You can find more on how to evaluate or "think critically" about your information in the boxes below!

 

Fact or Opinion?

FACT:

This is something can be PROVEN true or false.

Facts can be verified with evidence. For example, if you see a statistic, you should be able to see where that statistics came from and how the author of that fact came to that conclusion.

Examples of facts:

  • The current U.S. President is Barack Obama.
  • There are more than 7 billion people in the world.
  • The human body has 206 bones.

OPINION:

Here is where it gets tricky. 

Sometimes it might sound like someone is giving their opinion, even if they are giving facts. Sometimes it sounds like someone is giving facts, when they are instead giving their opinion.

Remember: It is okay to use papers that provide a specific point of view. However, that point of view must be proven by evidence - whether that is independent research, or research that others have conducted.

Links for Critical Thinking

Here are a few links that define and explain critical thinking, and provide examples and further reading.

Should I use this resource?

One way that you can evaluate your resource it by putting it through the CRAAP test.

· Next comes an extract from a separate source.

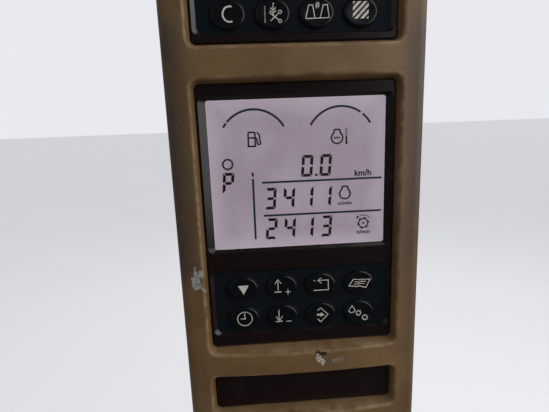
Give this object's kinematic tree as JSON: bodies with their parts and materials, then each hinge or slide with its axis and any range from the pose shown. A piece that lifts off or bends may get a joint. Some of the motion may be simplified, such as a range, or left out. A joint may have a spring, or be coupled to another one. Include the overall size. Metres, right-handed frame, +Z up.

Ask yourself the following questions:

If you can answer NO to any of these questions below, you should think twice about using it:

Is it CURRENT

  • Can you find the date of publication listed on the resource? 
  • Is the resource published recently?
  • Does the information in the resource include up-to-date information?

Is it RELEVANT?

  • Does the resource relate directly to your research topic?
  • Does the resource provide information that will help inform your topic or argument?

Is it AUTHORITATIVE?

  • Is the author an expert in their field?
  • Is the author an expert in the field that they are researching and writing about?
  • Does the resource provide information about the author (where they work, where they went to school, etc.)?

Is it ACCURATE?

  • Does the resource provide facts, statistics, and other evidence to support the argument?
  • Does the resource provide a "works cited" page, or list its references?

If you can answer YES to any of these questions below, you should think twice about using it:

What is its PURPOSE?

  • Is the author trying to sell you something?
  • Does the author offer a lot of opinion without providing a references list?
  • Is the author writing from the perspective of a company or organization that is one-sided?